((

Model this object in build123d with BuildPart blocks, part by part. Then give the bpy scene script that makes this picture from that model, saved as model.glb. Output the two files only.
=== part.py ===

))
((

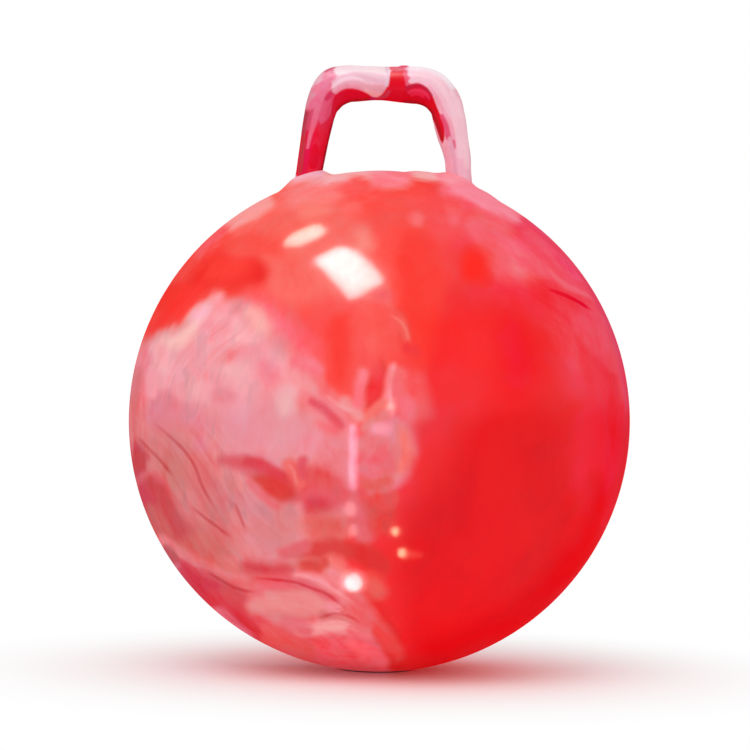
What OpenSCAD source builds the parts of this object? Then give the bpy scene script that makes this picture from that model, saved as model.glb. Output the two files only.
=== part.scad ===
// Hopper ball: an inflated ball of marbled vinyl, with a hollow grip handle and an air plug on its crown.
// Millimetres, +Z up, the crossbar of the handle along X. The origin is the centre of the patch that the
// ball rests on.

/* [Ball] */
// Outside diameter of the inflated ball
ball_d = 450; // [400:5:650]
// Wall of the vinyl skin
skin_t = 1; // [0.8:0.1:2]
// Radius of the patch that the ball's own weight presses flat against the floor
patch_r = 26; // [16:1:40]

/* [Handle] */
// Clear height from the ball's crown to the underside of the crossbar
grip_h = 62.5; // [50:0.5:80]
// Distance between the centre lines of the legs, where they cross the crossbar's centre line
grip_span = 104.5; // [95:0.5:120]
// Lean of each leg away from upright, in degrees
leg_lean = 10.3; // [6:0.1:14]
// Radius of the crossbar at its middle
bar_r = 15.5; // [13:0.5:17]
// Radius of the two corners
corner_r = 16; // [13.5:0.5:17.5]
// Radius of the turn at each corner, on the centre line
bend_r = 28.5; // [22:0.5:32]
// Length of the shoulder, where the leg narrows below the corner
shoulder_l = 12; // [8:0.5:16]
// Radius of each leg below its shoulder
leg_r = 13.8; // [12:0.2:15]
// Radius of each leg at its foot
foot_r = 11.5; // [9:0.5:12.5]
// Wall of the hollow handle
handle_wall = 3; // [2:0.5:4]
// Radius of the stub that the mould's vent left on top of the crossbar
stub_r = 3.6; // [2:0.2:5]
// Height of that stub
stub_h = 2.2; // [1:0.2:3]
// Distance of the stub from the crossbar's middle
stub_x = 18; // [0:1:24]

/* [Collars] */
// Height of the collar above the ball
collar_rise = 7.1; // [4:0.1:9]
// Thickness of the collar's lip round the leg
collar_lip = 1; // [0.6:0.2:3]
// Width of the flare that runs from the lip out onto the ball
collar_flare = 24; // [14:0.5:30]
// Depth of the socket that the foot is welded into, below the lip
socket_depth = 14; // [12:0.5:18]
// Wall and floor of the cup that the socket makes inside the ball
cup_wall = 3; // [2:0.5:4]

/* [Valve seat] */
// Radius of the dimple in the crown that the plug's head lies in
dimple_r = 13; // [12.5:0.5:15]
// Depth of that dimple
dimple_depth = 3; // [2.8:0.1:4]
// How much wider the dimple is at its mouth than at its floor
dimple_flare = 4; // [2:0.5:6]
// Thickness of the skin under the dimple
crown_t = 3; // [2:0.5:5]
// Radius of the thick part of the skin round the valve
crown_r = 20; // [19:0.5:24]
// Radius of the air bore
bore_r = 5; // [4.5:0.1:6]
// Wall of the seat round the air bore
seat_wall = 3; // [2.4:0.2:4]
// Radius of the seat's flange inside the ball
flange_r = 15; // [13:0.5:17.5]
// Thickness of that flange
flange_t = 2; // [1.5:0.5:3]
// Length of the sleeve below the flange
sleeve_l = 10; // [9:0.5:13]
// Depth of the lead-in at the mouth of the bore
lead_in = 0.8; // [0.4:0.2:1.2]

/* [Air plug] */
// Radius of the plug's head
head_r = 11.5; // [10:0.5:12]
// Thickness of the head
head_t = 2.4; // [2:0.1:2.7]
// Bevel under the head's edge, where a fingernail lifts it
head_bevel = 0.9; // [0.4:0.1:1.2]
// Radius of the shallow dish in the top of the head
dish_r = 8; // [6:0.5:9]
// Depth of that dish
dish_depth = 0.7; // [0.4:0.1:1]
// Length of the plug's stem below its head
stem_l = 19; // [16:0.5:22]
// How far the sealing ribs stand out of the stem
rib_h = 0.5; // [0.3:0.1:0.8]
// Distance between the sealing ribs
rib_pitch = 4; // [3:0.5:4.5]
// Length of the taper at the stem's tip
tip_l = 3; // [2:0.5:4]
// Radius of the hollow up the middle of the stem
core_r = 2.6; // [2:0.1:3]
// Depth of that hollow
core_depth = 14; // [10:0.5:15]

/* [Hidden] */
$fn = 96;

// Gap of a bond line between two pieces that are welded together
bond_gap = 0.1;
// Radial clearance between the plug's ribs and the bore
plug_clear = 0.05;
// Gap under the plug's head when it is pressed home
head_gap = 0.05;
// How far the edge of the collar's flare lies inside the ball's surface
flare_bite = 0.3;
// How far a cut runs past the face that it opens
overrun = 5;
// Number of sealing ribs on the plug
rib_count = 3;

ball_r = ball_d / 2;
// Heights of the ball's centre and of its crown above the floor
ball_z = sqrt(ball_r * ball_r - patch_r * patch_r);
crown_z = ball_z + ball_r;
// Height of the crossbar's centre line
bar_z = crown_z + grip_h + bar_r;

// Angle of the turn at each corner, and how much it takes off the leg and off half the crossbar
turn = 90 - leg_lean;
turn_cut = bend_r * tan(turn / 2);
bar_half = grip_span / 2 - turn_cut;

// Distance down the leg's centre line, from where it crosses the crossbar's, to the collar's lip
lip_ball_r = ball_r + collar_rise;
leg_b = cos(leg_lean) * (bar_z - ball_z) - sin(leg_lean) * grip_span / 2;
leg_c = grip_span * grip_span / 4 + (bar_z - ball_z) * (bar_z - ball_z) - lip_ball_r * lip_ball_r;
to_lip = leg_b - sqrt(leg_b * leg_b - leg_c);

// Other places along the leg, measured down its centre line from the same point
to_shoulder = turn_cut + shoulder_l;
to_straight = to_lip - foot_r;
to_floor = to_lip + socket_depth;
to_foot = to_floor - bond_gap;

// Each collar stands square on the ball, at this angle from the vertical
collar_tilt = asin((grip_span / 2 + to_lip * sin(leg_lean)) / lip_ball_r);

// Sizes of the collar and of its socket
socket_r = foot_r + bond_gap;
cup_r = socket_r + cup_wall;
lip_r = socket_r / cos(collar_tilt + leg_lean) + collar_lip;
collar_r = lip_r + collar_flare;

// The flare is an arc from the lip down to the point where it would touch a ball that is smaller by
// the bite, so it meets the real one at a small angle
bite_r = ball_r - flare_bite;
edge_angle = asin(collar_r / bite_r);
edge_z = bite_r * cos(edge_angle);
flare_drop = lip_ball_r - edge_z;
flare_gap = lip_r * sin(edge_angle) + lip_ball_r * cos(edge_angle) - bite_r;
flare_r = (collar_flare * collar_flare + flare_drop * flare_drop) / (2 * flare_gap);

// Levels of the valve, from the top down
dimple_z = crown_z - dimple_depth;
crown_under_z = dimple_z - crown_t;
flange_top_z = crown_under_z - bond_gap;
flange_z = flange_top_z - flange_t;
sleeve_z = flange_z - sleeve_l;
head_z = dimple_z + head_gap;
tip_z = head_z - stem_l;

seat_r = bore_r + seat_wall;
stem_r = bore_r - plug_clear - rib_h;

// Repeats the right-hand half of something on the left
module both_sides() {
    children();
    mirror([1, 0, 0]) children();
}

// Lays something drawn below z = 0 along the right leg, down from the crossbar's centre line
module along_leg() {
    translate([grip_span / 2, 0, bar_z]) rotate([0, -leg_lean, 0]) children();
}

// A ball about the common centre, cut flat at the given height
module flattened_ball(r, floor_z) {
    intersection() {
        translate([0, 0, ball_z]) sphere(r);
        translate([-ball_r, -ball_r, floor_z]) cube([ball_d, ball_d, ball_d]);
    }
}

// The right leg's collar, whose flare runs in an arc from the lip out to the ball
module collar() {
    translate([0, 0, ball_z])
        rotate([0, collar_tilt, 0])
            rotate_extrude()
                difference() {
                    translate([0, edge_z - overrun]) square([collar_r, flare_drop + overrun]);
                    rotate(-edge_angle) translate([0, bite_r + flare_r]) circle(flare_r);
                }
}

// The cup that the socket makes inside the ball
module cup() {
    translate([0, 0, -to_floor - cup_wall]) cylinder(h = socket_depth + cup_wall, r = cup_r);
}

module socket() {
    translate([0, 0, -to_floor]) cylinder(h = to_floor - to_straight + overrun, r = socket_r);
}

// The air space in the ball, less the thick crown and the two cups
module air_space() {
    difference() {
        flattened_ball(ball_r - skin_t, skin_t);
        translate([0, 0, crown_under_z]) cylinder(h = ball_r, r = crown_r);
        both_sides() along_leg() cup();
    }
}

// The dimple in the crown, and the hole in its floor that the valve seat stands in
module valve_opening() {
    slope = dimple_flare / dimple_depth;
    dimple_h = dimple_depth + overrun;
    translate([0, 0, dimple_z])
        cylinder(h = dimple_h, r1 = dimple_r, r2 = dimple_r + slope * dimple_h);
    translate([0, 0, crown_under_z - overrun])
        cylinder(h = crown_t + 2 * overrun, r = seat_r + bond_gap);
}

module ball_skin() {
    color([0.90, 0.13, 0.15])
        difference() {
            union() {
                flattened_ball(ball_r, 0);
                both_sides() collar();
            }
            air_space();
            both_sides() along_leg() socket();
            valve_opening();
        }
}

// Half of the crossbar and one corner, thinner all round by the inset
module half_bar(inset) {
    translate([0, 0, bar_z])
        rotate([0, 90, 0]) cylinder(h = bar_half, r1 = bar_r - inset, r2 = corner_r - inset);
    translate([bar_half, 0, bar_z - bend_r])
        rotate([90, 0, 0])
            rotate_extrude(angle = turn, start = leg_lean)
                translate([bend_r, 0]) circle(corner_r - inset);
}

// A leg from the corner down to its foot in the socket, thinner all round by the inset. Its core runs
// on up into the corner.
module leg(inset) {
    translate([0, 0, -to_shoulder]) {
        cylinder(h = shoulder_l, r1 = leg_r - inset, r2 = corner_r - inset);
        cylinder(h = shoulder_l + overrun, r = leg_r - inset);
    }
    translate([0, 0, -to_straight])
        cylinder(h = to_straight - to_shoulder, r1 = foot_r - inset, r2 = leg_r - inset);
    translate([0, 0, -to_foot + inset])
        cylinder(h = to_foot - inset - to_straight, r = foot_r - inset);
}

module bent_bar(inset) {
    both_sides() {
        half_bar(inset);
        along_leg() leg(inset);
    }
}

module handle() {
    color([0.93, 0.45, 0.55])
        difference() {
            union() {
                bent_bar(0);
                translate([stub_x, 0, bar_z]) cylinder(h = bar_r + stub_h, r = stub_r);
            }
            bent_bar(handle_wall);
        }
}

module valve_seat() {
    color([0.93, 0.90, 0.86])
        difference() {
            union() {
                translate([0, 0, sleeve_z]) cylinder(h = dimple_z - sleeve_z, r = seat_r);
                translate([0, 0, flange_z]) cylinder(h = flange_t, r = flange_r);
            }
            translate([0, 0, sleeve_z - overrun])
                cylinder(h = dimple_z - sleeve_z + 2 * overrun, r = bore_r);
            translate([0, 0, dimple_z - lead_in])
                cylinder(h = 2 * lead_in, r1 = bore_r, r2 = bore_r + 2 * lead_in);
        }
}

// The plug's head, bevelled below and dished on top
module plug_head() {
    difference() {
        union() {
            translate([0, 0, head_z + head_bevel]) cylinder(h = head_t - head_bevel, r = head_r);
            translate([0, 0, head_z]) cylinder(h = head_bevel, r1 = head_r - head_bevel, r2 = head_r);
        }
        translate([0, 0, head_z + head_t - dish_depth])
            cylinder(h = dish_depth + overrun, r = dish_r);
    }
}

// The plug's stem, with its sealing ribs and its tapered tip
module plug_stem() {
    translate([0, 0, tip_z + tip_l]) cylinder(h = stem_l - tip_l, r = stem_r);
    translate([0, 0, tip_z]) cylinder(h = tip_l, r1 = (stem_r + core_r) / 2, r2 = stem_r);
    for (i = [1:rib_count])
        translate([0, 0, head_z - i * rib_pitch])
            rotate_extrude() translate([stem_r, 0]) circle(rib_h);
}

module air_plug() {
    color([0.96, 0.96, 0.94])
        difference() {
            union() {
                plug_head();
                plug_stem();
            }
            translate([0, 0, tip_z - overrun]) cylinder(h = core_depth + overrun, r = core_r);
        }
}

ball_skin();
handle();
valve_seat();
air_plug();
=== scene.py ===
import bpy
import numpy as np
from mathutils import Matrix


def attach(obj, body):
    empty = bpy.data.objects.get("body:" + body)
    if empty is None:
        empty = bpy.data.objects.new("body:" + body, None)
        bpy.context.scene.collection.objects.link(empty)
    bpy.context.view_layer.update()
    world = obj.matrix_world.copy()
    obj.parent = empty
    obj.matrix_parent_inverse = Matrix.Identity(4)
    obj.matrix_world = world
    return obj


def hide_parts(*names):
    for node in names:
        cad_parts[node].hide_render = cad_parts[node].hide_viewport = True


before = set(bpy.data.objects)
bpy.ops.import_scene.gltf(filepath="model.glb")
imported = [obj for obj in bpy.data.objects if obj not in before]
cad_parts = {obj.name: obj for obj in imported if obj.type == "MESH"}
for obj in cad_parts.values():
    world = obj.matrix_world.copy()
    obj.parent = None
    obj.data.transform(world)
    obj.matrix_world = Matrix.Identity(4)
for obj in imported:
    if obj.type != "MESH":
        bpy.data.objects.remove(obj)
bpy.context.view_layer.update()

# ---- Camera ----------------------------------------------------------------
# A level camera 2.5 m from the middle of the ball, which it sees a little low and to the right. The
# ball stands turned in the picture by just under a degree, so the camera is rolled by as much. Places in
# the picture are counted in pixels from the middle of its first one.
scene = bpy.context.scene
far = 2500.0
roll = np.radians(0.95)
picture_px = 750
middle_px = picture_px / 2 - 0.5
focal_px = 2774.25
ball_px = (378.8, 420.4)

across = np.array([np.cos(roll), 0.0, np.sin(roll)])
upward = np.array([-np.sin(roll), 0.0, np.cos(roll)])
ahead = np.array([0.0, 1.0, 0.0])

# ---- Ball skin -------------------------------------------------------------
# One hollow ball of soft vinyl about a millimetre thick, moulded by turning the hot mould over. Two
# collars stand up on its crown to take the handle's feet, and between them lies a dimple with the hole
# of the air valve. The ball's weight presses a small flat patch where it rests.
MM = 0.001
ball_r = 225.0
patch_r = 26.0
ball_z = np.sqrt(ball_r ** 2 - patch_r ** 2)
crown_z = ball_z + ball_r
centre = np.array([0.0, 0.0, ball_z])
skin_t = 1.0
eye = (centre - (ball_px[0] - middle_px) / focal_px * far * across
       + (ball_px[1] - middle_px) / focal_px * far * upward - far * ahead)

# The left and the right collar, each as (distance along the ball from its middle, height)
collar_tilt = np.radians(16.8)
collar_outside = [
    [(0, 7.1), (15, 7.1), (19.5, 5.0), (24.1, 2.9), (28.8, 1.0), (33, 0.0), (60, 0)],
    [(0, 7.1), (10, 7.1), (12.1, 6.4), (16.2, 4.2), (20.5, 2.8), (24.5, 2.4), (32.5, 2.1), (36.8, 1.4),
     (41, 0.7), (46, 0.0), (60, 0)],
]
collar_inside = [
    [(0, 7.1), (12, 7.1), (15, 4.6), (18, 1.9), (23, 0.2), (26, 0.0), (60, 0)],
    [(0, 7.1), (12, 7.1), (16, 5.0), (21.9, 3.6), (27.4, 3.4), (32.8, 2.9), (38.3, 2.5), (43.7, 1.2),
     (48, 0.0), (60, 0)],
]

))

TASK DESCRIPTION: Of the entries above, repeat exactly the lines from the line with "its tapered tip" through the line with "imported = [obj", both of them included.

OUTPUT OF THE TASK:
// The plug's stem, with its sealing ribs and its tapered tip
module plug_stem() {
    translate([0, 0, tip_z + tip_l]) cylinder(h = stem_l - tip_l, r = stem_r);
    translate([0, 0, tip_z]) cylinder(h = tip_l, r1 = (stem_r + core_r) / 2, r2 = stem_r);
    for (i = [1:rib_count])
        translate([0, 0, head_z - i * rib_pitch])
            rotate_extrude() translate([stem_r, 0]) circle(rib_h);
}

module air_plug() {
    color([0.96, 0.96, 0.94])
        difference() {
            union() {
                plug_head();
                plug_stem();
            }
            translate([0, 0, tip_z - overrun]) cylinder(h = core_depth + overrun, r = core_r);
        }
}

ball_skin();
handle();
valve_seat();
air_plug();
=== scene.py ===
import bpy
import numpy as np
from mathutils import Matrix


def attach(obj, body):
    empty = bpy.data.objects.get("body:" + body)
    if empty is None:
        empty = bpy.data.objects.new("body:" + body, None)
        bpy.context.scene.collection.objects.link(empty)
    bpy.context.view_layer.update()
    world = obj.matrix_world.copy()
    obj.parent = empty
    obj.matrix_parent_inverse = Matrix.Identity(4)
    obj.matrix_world = world
    return obj


def hide_parts(*names):
    for node in names:
        cad_parts[node].hide_render = cad_parts[node].hide_viewport = True


before = set(bpy.data.objects)
bpy.ops.import_scene.gltf(filepath="model.glb")
imported = [obj for obj in bpy.data.objects if obj not in before]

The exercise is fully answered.